[TASK OBJECTIVE]: Repeat, exactly, the run of lines that opens with the line containing "obj.matrix_parent_inverse = Matrix.Identity(4)" and closes with the line containing "# Camera, from the photograph's perspective", and leave all other lines out.

[SUPPLIED INFORMATION]:
________________
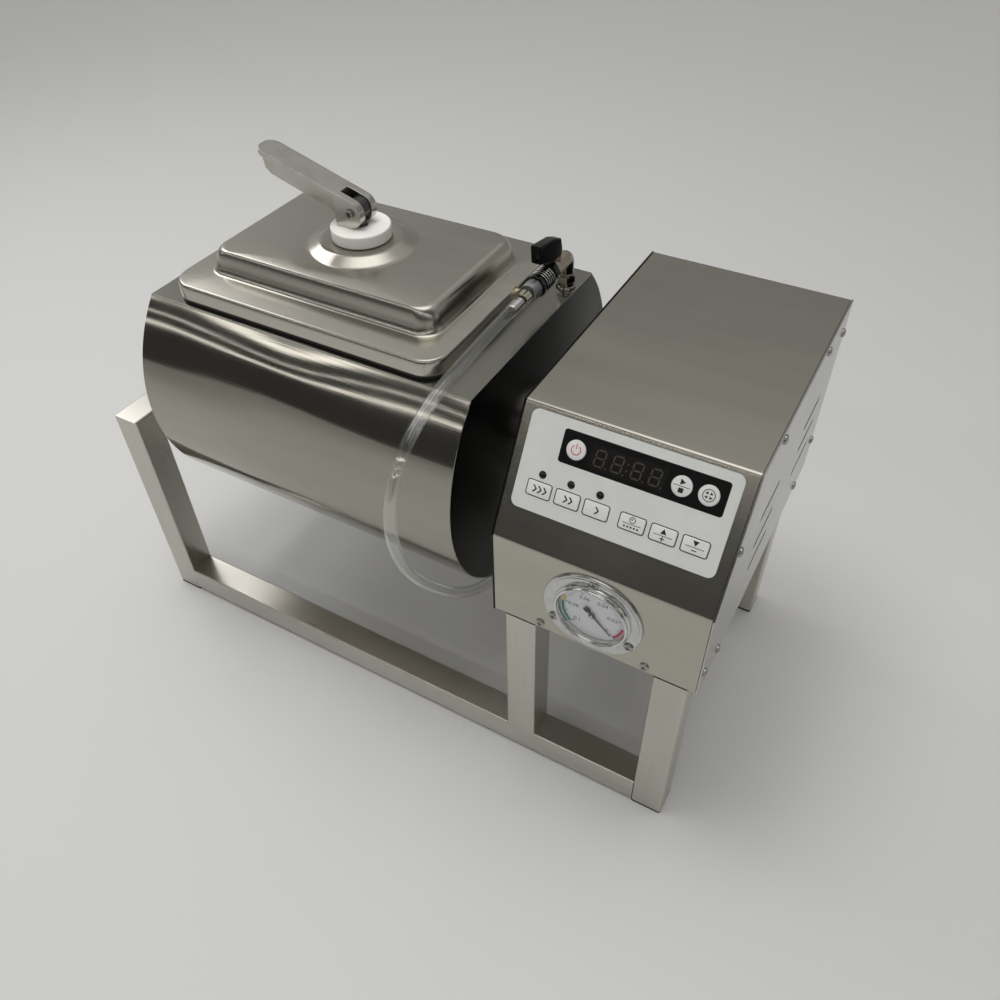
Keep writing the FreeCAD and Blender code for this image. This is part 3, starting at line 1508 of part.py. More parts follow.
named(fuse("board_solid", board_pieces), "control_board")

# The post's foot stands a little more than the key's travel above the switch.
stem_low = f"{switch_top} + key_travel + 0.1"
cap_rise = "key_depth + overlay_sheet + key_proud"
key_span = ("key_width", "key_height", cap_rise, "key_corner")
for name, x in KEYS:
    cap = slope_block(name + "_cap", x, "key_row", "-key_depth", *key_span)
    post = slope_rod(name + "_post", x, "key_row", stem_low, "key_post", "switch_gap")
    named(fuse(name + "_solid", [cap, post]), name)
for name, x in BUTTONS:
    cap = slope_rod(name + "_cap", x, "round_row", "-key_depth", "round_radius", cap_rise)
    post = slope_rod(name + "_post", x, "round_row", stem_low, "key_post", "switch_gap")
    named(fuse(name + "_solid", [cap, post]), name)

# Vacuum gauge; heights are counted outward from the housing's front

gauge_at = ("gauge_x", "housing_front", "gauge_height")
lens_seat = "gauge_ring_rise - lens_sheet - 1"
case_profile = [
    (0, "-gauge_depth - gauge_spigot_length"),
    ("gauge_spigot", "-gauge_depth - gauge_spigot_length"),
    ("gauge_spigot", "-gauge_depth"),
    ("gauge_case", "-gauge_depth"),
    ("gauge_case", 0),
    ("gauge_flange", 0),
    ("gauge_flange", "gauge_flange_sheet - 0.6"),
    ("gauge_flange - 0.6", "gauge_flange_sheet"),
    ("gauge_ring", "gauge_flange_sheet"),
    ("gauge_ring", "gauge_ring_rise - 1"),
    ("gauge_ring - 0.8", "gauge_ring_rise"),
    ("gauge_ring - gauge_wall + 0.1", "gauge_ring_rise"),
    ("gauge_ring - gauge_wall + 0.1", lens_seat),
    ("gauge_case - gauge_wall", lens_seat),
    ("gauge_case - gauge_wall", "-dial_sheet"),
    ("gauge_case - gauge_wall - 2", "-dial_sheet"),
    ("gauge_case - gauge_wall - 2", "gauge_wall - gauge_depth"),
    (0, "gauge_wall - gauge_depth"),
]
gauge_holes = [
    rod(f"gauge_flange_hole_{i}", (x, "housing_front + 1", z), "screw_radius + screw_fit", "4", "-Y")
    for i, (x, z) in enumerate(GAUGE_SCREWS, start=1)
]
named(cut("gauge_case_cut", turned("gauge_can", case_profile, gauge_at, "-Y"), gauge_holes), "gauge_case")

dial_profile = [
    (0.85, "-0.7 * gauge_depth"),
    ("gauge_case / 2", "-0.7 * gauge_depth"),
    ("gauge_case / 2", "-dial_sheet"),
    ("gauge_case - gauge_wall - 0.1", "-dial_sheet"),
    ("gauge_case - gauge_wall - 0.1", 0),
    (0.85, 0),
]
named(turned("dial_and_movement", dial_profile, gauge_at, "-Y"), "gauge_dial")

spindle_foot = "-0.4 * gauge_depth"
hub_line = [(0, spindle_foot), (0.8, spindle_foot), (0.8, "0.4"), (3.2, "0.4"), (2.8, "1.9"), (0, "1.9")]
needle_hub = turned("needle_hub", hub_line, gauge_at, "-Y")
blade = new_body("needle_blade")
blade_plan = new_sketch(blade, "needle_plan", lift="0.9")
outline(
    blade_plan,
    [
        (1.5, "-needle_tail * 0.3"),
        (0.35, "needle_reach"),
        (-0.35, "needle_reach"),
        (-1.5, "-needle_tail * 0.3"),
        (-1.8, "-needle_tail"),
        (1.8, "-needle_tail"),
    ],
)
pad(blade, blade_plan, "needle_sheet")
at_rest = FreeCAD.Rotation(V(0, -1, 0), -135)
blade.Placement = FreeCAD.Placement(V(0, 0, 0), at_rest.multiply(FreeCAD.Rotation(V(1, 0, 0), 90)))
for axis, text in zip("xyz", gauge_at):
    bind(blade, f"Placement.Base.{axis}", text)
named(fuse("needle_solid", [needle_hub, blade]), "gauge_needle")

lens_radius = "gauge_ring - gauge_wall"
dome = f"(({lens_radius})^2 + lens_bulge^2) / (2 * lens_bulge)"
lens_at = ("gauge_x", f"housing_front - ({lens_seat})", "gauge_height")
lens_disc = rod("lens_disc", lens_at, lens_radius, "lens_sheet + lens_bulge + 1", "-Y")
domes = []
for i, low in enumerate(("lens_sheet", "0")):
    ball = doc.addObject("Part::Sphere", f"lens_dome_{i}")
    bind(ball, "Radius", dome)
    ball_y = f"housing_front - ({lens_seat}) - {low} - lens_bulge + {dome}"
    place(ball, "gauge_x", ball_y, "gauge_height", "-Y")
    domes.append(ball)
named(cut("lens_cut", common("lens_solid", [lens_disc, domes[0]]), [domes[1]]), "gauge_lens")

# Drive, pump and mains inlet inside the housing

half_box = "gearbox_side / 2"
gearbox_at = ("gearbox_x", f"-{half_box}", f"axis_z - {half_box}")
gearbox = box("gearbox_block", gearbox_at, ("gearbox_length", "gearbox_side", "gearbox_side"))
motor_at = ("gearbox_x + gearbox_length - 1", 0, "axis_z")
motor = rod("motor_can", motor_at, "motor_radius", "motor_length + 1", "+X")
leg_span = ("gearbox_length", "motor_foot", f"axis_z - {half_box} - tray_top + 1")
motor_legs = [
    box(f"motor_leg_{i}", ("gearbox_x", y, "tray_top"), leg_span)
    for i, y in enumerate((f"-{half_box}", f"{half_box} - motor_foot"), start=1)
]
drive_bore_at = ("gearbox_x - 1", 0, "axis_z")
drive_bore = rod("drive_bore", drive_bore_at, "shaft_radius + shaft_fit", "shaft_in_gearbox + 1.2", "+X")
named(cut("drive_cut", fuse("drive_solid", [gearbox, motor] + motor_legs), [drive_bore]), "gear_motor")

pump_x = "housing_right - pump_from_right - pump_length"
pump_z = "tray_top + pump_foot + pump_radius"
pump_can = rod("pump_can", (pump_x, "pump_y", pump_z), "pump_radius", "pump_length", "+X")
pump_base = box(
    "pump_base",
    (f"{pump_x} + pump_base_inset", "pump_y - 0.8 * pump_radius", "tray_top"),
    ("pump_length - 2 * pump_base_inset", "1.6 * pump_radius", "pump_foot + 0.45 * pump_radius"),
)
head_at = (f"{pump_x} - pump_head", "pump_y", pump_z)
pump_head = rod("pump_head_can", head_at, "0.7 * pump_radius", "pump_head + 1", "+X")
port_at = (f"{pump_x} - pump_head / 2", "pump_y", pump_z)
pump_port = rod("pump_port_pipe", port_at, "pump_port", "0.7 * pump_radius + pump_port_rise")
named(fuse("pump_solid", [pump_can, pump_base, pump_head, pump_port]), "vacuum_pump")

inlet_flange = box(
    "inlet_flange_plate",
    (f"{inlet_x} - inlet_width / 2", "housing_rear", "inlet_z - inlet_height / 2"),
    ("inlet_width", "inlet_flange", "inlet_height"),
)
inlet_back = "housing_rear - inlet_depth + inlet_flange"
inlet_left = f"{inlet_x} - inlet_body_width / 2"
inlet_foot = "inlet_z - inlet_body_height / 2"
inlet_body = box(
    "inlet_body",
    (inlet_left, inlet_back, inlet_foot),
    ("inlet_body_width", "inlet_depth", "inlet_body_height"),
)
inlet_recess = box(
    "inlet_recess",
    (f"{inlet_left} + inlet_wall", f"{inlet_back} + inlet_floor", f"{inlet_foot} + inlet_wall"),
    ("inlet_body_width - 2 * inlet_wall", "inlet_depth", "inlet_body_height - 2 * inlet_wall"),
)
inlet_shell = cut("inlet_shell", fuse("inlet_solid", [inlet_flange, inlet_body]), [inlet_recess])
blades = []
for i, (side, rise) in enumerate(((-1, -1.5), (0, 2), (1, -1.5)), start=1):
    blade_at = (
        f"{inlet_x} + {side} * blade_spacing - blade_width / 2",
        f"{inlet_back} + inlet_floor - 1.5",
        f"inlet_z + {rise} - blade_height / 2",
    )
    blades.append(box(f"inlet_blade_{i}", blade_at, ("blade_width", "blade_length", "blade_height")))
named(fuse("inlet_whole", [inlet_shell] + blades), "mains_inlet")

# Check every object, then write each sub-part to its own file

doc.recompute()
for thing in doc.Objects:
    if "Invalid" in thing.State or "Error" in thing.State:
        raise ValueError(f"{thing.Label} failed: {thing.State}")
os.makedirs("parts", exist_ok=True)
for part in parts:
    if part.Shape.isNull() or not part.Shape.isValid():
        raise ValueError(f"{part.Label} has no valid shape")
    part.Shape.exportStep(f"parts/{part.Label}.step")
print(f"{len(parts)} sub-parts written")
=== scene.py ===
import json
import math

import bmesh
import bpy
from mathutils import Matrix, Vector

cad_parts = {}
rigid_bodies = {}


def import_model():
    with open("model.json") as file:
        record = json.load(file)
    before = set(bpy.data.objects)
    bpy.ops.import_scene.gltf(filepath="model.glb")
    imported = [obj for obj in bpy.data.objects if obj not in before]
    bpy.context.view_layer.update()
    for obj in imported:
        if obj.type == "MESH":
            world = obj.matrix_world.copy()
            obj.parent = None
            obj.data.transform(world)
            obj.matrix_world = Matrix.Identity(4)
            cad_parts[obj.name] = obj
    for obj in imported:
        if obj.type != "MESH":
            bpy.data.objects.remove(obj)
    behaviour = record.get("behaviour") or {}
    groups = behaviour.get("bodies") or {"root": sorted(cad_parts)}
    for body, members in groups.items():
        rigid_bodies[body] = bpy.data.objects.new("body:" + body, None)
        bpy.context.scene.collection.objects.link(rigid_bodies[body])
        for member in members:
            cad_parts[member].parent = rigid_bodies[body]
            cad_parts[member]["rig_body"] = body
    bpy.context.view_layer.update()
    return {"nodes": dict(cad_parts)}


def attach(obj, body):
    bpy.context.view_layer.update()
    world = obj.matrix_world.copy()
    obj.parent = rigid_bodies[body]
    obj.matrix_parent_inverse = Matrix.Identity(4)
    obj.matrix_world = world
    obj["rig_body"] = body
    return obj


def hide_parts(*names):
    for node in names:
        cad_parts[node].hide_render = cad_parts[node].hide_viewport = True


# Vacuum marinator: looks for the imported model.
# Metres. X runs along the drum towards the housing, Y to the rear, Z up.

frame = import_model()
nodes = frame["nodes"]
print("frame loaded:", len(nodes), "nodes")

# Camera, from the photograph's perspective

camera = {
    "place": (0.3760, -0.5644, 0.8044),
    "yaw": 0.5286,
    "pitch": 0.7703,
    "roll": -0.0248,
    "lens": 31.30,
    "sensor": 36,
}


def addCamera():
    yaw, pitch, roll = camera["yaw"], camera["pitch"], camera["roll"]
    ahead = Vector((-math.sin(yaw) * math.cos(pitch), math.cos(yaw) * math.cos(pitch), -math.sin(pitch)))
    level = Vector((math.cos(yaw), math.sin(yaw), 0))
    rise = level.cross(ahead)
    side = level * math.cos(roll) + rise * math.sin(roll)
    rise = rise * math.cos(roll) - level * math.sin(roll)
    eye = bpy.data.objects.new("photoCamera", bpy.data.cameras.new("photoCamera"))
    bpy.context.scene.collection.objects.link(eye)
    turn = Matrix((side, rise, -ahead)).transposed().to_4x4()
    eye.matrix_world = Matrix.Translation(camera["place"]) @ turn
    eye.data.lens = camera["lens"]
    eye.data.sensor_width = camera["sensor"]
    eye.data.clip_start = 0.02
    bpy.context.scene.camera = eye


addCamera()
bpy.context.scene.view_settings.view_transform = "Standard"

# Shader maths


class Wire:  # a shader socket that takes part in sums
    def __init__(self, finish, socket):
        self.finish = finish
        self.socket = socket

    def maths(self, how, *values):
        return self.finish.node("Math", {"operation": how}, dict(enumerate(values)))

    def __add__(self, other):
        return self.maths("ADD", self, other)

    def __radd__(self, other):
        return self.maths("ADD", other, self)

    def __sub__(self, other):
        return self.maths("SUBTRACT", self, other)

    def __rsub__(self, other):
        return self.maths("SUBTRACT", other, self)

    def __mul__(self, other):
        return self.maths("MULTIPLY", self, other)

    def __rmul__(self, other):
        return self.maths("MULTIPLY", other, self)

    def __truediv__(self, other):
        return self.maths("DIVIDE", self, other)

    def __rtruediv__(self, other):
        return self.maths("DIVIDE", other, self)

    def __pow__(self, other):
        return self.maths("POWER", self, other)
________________
[TASK OUTPUT]:
    obj.matrix_parent_inverse = Matrix.Identity(4)
    obj.matrix_world = world
    obj["rig_body"] = body
    return obj


def hide_parts(*names):
    for node in names:
        cad_parts[node].hide_render = cad_parts[node].hide_viewport = True


# Vacuum marinator: looks for the imported model.
# Metres. X runs along the drum towards the housing, Y to the rear, Z up.

frame = import_model()
nodes = frame["nodes"]
print("frame loaded:", len(nodes), "nodes")

# Camera, from the photograph's perspective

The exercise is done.